Le rôle réaffirmé des maires dans la gestion des risques
Pascal Martin insiste : « C’est le maire qu’on interpelle le plus sur le terrain. Ce fut le cas au Petit-Quevilly, à Rouen et dans l’agglomération rouennaise. Ne peut-on pas trouver juridiquement une solution qui permettrait non pas un transfert de police mais qui améliore sensiblement l’information entre les maires des communes et le représentant de l’État à l’échelle du département ? »
Et c’est animé par cet intérêt que l’on retrouve parmi ces huit propositions, des dispositions pour permettre un meilleur accompagnement des maires « dans l’exercice de leurs compétences en matière de gestion de crise et dans le renforcement de la résilience des territoires face aux effets des accidents industriels ».
D’abord, les sénateurs soulignent la nécessité de « compléter le (...) Code de la sécurité intérieure pour prévoir la transmission annuelle, du préfet au maire concerné, des retours d'expérience issus de la mise en œuvre des plans particuliers d'intervention (PPI) ainsi que d'un bilan synthétique des conclusions des contrôles des installations classées pour la protection de l'environnement (ICPE) réalisés sur le territoire ». Il serait également opportun de prévoir dans ce même Code la présence obligatoire de l'exploitant ainsi que du maire concerné ou de son représentant lors de l'organisation des exercices prévus dans le cadre des Plan particuliers d’intervention.
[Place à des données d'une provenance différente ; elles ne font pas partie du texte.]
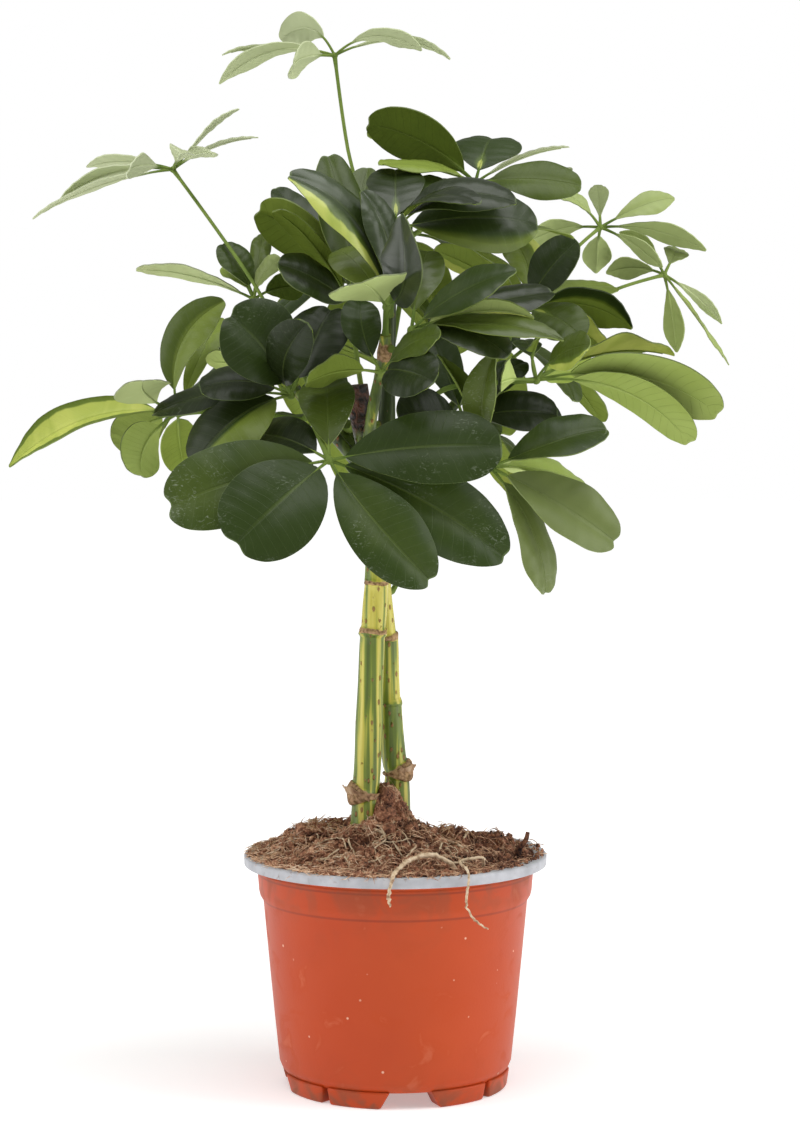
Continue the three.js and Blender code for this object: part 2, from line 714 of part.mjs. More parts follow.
// Leaves on the far side of the crown: even whorls about a hub, turned about it and tilted along x and y
const FAR_LEAVES = [
  { name: "leaf_back_left", stem: "shoot_back", at: 0.9, hub: [-52, 322, 84], turn: 10, tilt: [-0.4, 0.5] },
  { name: "leaf_back_centre", stem: "shoot_back", at: 1, hub: [-16, 350, 88], turn: 40, tilt: [0, 0.5] },
  { name: "leaf_back_right", stem: "shoot_right", at: 0.66, hub: [46, 322, 76], turn: 25, tilt: [0.4, 0.5] },
  { name: "leaf_back_low", stem: "shoot_back", at: 0.5, hub: [-34, 288, 70], turn: 0, tilt: [-0.2, 0.7] },
  { name: "leaf_low_back", stem: "cane_right", at: 0.66, hub: [24, 288, 60], turn: 50, tilt: [0.2, 0.6] },
  { name: "leaf_back_top", stem: "cane_right", at: 0.9, hub: [8, 368, 58], turn: 15, tilt: [0.1, 0.4] },
];
const FAR_LEAFLETS = 6;
const FAR_REACH = 54;
const FAR_WIDTH = 22;
const FAR_DROOP = 0.4;
const FAR_STALK = 8;
const FAR_BOW = 6;
const FAR_NOTCH = 1;
// How much every third far leaflet is shorter, and every second hangs lower
const FAR_SHORTER = 0.12;
const FAR_LOWER = 0.25;

// How wide an obovate blade is at a share of its length, where 1 is its widest
function bladeWidth(share) {
  return 2.211 * share ** 0.75 * (1 - share) ** 0.45;
}

// A leaflet's frame: along runs to its tip, up is the way that its upper face looks, and side
// points right, or up where the leaflet lies level.
// Left to itself the upper face looks up as far as it can. At a face of 1 it looks at the eye, at -1 away.
function leafletFrame(hub, tip, face) {
  const along = tip.clone().sub(hub).normalize();
  const up = new THREE.Vector3(0, 0, 1).addScaledVector(along, -along.z).normalize();
  const toEye = new THREE.Vector3(0, -Math.sign(face || 1), 0);
  toEye.addScaledVector(along, -toEye.dot(along)).normalize();
  const turn = up.angleTo(toEye) * Math.sign(up.clone().cross(toEye).dot(along));
  up.applyAxisAngle(along, turn * Math.abs(face));
  const side = along.clone().cross(up);
  if (side.x + side.z / 2 < 0) side.negate();
  return { along, up, side };
}

const TIP_SHARE = 0.975;
const SHARES = [0, 0.28, 0.62, 0.88, TIP_SHARE];
const FOLD = 0.1;

// The sections of a leaflet from the hub to its tip, thickened by pad for a test of its room: six points
// where the blade is folded at its rib, and four where it is flat across
function leafletSections(hub, tip, leaf, pad) {
  const length = tip.distanceTo(hub);
  const { along, up, side } = leafletFrame(hub, tip, leaf.face);
  const blade = 1 - leaf.stalk / length;
  const section = (place, halfWidth, thickness, back) => {
    const lift = 4 * place * (1 - place);
    const slope = 4 * (1 - 2 * place);
    const centre = hub.clone().addScaledVector(along, length * place);
    centre.addScaledVector(up, leaf.bow * lift).addScaledVector(side, leaf.sweep * lift);
    const forward = along.clone().multiplyScalar(length);
    forward.addScaledVector(up, leaf.bow * slope).addScaledVector(side, leaf.sweep * slope).normalize();
    const across = forward.clone().cross(up).normalize();
    const over = across.clone().cross(forward);
    const half = thickness / 2 + pad;
    const point = (sideways, above, behind) => centre.clone()
      .addScaledVector(across, sideways * (halfWidth + pad))
      .addScaledVector(over, above + (leaf.folded ? Math.abs(sideways) * FOLD * halfWidth : 0))
      .addScaledVector(forward, -behind);
    const ring = [
      point(-1, -half, 0), point(-1, half, 0), point(0, half, back),
      point(1, half, 0), point(1, -half, 0), point(0, -half, back),
    ];
    return leaf.folded ? ring : ring.filter((_, corner) => corner % 3 !== 2);
  };
  const sections = [section(0, STALK_WIDTH / 2, STALK_THICKNESS, 0)];
  for (const share of SHARES) {
    const halfWidth = Math.max(STALK_WIDTH / 2, (leaf.width / 2) * bladeWidth(share));
    const thickness = share === 0 ? STALK_THICKNESS : BLADE;
    const back = share === TIP_SHARE ? leaf.notch : 0;
    sections.push(section(1 - blade * (1 - share), halfWidth, thickness, back));
  }
  return sections;
}

// Bends a leaflet along the line of sight, first a little and then more, until it has room
function placeLeaflet(leaf, row, others, fellows) {
  const step = (index) => BEND_STEP * Math.ceil(index / 2) * (index % 2 === 1 ? 1 : -1);
  for (let index = 0; index <= BEND_STEPS; index += 1) {
    const tip = further(row.tip, index === 0 ? 0 : step(index));
    const padded = leafletSections(leaf.hubPoint, tip, row, CLEAR);
    const probe = solid(loft(padded));
    const bladeProbe = solid(loft(padded.slice(2)));
    const meetsOthers = others.some((body) => crosses(probe, body));
    const blocked = meetsOthers || fellows.some((body) => crosses(bladeProbe, body));
    if (blocked) continue;
    const sections = leafletSections(leaf.hubPoint, tip, row, 0);
    return { body: solid(loft(sections)), blade: solid(loft(sections.slice(2))) };
  }
  throw new Error(`no room for leaflet ${row.order} of ${leaf.name}`);
}

// The rows of a leaf as leaflets with real places
function leafletsOf(leaf) {
  return leaf.leaflets.map(([x, z, away, width, face, bow, sweep, notch], order) => {
    const level = seen(x, z, leaf.hub[2]);
    const shown = level.distanceTo(leaf.hubPoint);
    const unseen = Math.sqrt(Math.max(0, leaf.reach ** 2 - shown ** 2));
    const tip = further(level, away * unseen);
    return { order, tip, width, face, bow, sweep, notch, stalk: leaf.stalk, folded: !leaf.flat };
  });
}

function farLeaflets(leaf) {
  return Array.from({ length: FAR_LEAFLETS }, (_, order) => {
    const turn = degrees(leaf.turn + (360 / FAR_LEAFLETS) * order);
    const reach = FAR_REACH * (1 - FAR_SHORTER * (order % 3));
    const level = new THREE.Vector3(Math.cos(turn), Math.sin(turn), 0);
    const tilt = 0.5 * (level.x * leaf.tilt[0] + level.y * leaf.tilt[1]);
    const tip = leaf.hubPoint.clone().addScaledVector(level, reach);
    tip.z -= reach * (FAR_DROOP + FAR_LOWER * (order % 2) + tilt);
    const shape = { width: FAR_WIDTH, face: 0, bow: FAR_BOW, sweep: 0, notch: FAR_NOTCH, stalk: FAR_STALK };
    return { order, tip, ...shape };
  });
}

// The leaf stalk starts just off the side or the end of its stem, runs straight at first and ends in the hub
const PETIOLE_START = 3;
function petioleRoute(leaf) {
  const route = STEMS[leaf.stem];
  const points = route.map(([x, z, depth]) => seen(x, z, depth));
  const share = leaf.at * (points.length - 1);
  const index = Math.min(Math.floor(share), points.length - 2);
  const root = points[index].clone().lerp(points[index + 1], share - index);
  const radius = THREE.MathUtils.lerp(route[index][3], route[index + 1][3], share - index);
  const along = points[index + 1].clone().sub(points[index]).normalize();
  const places = (leaf.via || []).map((place) => seen(...place));
  const out = (places[0] || leaf.hubPoint).clone().sub(root);
  const way = leaf.at < 1 ? out.addScaledVector(along, -out.dot(along)).normalize() : along;
  const first = root.clone().addScaledVector(way, (leaf.at < 1 ? radius : 0) + SEAT);
  const second = first.clone().addScaledVector(way, PETIOLE_START);
  return [first, second, ...places, leaf.hubPoint.clone()];
}

// Everything is put together from here on
const canes = {
  cane_left: together([
    stem(CANE_LEFT, CANE_SIDES),
    stem(SHOOT_CENTRE, SHOOT_SIDES),
    stem(SHOOT_LEFT, SHOOT_SIDES),
  ]),
  cane_right: together([
    stem(CANE_RIGHT, CANE_SIDES),
    stem(SHOOT_RIGHT, SHOOT_SIDES),
    stem(SHOOT_BACK, SHOOT_SIDES),
  ]),
};

const roots = [...ROOTS, ...SURFACE_ROOTS].map((root) => {
  const points = rootPoints(root);
  return {
    name: root.name,
    body: bar(points, root.radius, STALK_SIDES, root.steps),
    groove: bar(points, root.radius + GAP + GROOVE_GAP, STALK_SIDES, root.steps),
  };
});

// The canes stand in plain holes, as deep as their lowest rows and a little wider
const sockets = [CANE_LEFT, CANE_RIGHT].map((route) => {
  const rows = route.slice(0, SOCKET_ROWS);
  const wide = rows.map(([x, z, depth, radius]) => [x, z, depth, radius + GAP + SOCKET_GAP]);
  wide[0][1] -= 2 * GAP;
  return stem(wide, CANE_SIDES);
});

const pot = makePot();
const soil = makeSoil([...sockets, ...roots.map((root) => root.groove)]);

const leaves = [...LEAVES, ...FAR_LEAVES].map((leaf) => {
  const hubPoint = seen(...leaf.hub);
  const whole = { ...leaf, hubPoint };
  whole.rows = leaf.leaflets ? leafletsOf(whole) : farLeaflets(whole);
  const route = petioleRoute(whole);
  const hub = new THREE.IcosahedronGeometry(HUB, 0);
  hub.translate(...hubPoint);
  whole.petiole = bar(route, PETIOLE, STALK_SIDES, 2 * route.length - 3).add(solid(hub));
  return whole;
});

const still = [pot, soil, canes.cane_left, canes.cane_right, ...roots.map((root) => root.body)];
const grown = [];
for (const leaf of leaves) {
  const stalks = leaves.filter((other) => other !== leaf).map((other) => other.petiole);
  const fellows = [];
  const bodies = [];
  for (const row of leaf.rows) {
    const placed = placeLeaflet(leaf, row, [...still, ...stalks, ...grown], fellows);
    fellows.push(placed.blade);
    bodies.push(placed.body);
  }
  grown.push(...bodies);
  leaf.body = together([leaf.petiole, ...bodies]);
}

const plant = new THREE.Group();
plant.add(part("pot", pot, 0xc55630, 0.45));
plant.add(part("soil", soil, 0x4a3022, 0.95));
plant.add(part("cane_left", canes.cane_left, 0x8f9a45, 0.6));
plant.add(part("cane_right", canes.cane_right, 0x7f8c3f, 0.6));
for (const root of roots) plant.add(part(root.name, root.body, 0xcdb496, 0.8));
for (const leaf of leaves) plant.add(part(leaf.name, leaf.body, 0x45602f, 0.4));

// The origin is the middle of the plant's footprint, at the height of the pot's feet
const extent = new THREE.Box3().setFromObject(plant);
const middle = extent.getCenter(new THREE.Vector3());
const potted = new THREE.Group();
plant.position.set(-middle.x, -middle.y, -extent.min.z);
potted.add(plant);
potted.updateMatrixWorld(true);

export default potted;
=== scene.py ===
# %% [markdown]
# # A potted umbrella plant
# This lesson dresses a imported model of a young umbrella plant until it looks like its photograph. The
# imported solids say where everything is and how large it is, but they have few faces and plain colours. So
# each solid is stood for by a finer piece that keeps its form. We begin by loading the solids and keeping
# their box.

# %% Load the solids
import math

import bmesh
import bpy
import numpy as np
from mathutils import Matrix, Vector
from mathutils.kdtree import KDTree


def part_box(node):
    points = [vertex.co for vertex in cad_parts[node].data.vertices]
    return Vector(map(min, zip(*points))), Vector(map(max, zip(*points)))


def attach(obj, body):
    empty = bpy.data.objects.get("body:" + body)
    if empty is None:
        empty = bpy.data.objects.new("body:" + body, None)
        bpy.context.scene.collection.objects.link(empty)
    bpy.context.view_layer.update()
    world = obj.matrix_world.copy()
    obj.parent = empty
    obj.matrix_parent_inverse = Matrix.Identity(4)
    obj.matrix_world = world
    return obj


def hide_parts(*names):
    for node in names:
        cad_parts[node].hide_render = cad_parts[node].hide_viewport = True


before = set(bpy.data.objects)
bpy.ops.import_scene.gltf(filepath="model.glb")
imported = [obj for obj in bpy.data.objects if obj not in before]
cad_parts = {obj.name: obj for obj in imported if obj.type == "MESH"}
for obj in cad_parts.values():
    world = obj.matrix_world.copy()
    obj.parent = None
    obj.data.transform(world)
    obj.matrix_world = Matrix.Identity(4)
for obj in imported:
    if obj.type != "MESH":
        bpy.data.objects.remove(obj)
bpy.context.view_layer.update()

MM = 0.001
POT_LOW, POT_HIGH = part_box("pot")
POT_AXIS = Vector(((POT_LOW.x + POT_HIGH.x) / 2, (POT_LOW.y + POT_HIGH.y) / 2, 0))

# %% [markdown]
# ## Where the eye stands
# The plant was photographed from a little over a metre away, with the lens level with its crown and tipped
# down slightly. Everything in the crown was measured through that lens, so the camera comes first and the
# same eye is used again wherever a place is known only from the picture. Lengths are in millimetres from the
# pot's axis until they are used.

# %% The camera
EYE = Vector((2.0, -1200.0, 303.0))
TIPPED_DOWN = 0.065
FOCAL_PIXELS = 2803
PHOTO_HEIGHT = 1129
SENSOR = 36.0

lens = bpy.data.cameras.new("camera")
lens.sensor_width = SENSOR
lens.lens = SENSOR * FOCAL_PIXELS / PHOTO_HEIGHT
camera = bpy.data.objects.new("camera", lens)
bpy.context.scene.collection.objects.link(camera)
camera.location = EYE * MM + POT_AXIS
camera.rotation_euler = (math.pi / 2 - TIPPED_DOWN, 0, 0)
bpy.context.scene.camera = camera
print("lens in mm:", round(lens.lens, 1))

# %% [markdown]
# ## The studio
# The background of the photograph is plain white and the plant casts hardly a shadow. A white world gives
# light from all sides. Two large soft lamps stand to the left and right, as the pale strips near both edges
# of the pot show, and a third hangs over the crown, where it puts a sheen on the upper leaves. The lamps
# reach the far floor less, so the floor's outer rings glow a little more, and no horizon shows.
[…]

Autre apport : « l’association nationale qui sera chargée de diffuser la culture du risque » devrait aider les maires dans la mise en œuvre de leurs stratégies de prévention des risques et d’information du public, comprenant l’aide à la rédaction de leurs documents de gestion de crise. Mettre en place un nouveau dispositif de soutien financier pour l’accompagnement des collectivités et prévoir l’évaluation (d'ici la fin de l'année 2023) de l'action des services de l'État visant à accompagner les collectivités territoriales en matière de prévention des risques sont aussi des perspectives recommandées par les sénateurs.